- [STATED PROBLEM]
Reproduce each of the lines word for word.

- [COLLECTED DATA]
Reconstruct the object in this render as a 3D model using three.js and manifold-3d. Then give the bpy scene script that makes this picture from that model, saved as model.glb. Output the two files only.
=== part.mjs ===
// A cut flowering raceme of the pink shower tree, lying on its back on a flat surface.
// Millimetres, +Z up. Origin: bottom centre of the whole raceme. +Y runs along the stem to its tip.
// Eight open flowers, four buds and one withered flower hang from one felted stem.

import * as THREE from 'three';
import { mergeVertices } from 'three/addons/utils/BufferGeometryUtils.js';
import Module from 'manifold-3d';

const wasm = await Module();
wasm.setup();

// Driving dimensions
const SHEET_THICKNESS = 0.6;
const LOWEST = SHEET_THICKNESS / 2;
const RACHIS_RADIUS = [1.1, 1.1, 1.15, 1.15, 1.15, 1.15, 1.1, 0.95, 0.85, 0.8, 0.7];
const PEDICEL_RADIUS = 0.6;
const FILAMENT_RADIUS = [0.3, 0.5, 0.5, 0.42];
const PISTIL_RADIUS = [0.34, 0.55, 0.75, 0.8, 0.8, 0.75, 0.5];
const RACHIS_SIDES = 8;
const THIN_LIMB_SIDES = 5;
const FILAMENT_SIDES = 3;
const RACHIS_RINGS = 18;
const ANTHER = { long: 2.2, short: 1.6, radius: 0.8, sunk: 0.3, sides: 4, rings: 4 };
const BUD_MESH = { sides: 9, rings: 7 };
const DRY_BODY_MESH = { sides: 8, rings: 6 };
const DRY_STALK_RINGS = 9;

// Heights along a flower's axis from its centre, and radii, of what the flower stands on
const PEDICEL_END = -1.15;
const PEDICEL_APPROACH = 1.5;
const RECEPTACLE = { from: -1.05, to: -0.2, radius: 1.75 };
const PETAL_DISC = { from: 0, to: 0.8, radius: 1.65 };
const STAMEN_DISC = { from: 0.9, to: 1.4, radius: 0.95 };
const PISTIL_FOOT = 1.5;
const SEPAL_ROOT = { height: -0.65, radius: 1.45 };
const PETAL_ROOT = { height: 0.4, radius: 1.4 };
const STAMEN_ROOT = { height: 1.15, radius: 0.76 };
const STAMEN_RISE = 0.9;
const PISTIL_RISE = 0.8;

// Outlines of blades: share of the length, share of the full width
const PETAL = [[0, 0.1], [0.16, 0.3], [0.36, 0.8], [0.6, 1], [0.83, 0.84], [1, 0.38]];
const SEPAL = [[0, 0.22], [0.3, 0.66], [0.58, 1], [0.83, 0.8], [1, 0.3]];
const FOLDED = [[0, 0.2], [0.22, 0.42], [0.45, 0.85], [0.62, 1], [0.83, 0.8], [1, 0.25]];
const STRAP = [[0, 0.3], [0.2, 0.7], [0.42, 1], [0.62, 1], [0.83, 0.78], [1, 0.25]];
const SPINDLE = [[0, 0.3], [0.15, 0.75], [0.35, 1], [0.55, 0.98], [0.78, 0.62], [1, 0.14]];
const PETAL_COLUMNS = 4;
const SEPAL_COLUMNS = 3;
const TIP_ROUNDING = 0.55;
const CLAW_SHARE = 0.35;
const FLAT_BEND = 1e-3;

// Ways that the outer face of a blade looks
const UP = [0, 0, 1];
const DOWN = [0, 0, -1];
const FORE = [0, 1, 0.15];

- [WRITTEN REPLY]
Reconstruct the object in this render as a 3D model using three.js and manifold-3d. Then give the bpy scene script that makes this picture from that model, saved as model.glb. Output the two files only.
=== part.mjs ===
// A cut flowering raceme of the pink shower tree, lying on its back on a flat surface.
// Millimetres, +Z up. Origin: bottom centre of the whole raceme. +Y runs along the stem to its tip.
// Eight open flowers, four buds and one withered flower hang from one felted stem.

import * as THREE from 'three';
import { mergeVertices } from 'three/addons/utils/BufferGeometryUtils.js';
import Module from 'manifold-3d';

const wasm = await Module();
wasm.setup();

// Driving dimensions
const SHEET_THICKNESS = 0.6;
const LOWEST = SHEET_THICKNESS / 2;
const RACHIS_RADIUS = [1.1, 1.1, 1.15, 1.15, 1.15, 1.15, 1.1, 0.95, 0.85, 0.8, 0.7];
const PEDICEL_RADIUS = 0.6;
const FILAMENT_RADIUS = [0.3, 0.5, 0.5, 0.42];
const PISTIL_RADIUS = [0.34, 0.55, 0.75, 0.8, 0.8, 0.75, 0.5];
const RACHIS_SIDES = 8;
const THIN_LIMB_SIDES = 5;
const FILAMENT_SIDES = 3;
const RACHIS_RINGS = 18;
const ANTHER = { long: 2.2, short: 1.6, radius: 0.8, sunk: 0.3, sides: 4, rings: 4 };
const BUD_MESH = { sides: 9, rings: 7 };
const DRY_BODY_MESH = { sides: 8, rings: 6 };
const DRY_STALK_RINGS = 9;

// Heights along a flower's axis from its centre, and radii, of what the flower stands on
const PEDICEL_END = -1.15;
const PEDICEL_APPROACH = 1.5;
const RECEPTACLE = { from: -1.05, to: -0.2, radius: 1.75 };
const PETAL_DISC = { from: 0, to: 0.8, radius: 1.65 };
const STAMEN_DISC = { from: 0.9, to: 1.4, radius: 0.95 };
const PISTIL_FOOT = 1.5;
const SEPAL_ROOT = { height: -0.65, radius: 1.45 };
const PETAL_ROOT = { height: 0.4, radius: 1.4 };
const STAMEN_ROOT = { height: 1.15, radius: 0.76 };
const STAMEN_RISE = 0.9;
const PISTIL_RISE = 0.8;

// Outlines of blades: share of the length, share of the full width
const PETAL = [[0, 0.1], [0.16, 0.3], [0.36, 0.8], [0.6, 1], [0.83, 0.84], [1, 0.38]];
const SEPAL = [[0, 0.22], [0.3, 0.66], [0.58, 1], [0.83, 0.8], [1, 0.3]];
const FOLDED = [[0, 0.2], [0.22, 0.42], [0.45, 0.85], [0.62, 1], [0.83, 0.8], [1, 0.25]];
const STRAP = [[0, 0.3], [0.2, 0.7], [0.42, 1], [0.62, 1], [0.83, 0.78], [1, 0.25]];
const SPINDLE = [[0, 0.3], [0.15, 0.75], [0.35, 1], [0.55, 0.98], [0.78, 0.62], [1, 0.14]];
const PETAL_COLUMNS = 4;
const SEPAL_COLUMNS = 3;
const TIP_ROUNDING = 0.55;
const CLAW_SHARE = 0.35;
const FLAT_BEND = 1e-3;

// Ways that the outer face of a blade looks
const UP = [0, 0, 1];
const DOWN = [0, 0, -1];
const FORE = [0, 1, 0.15];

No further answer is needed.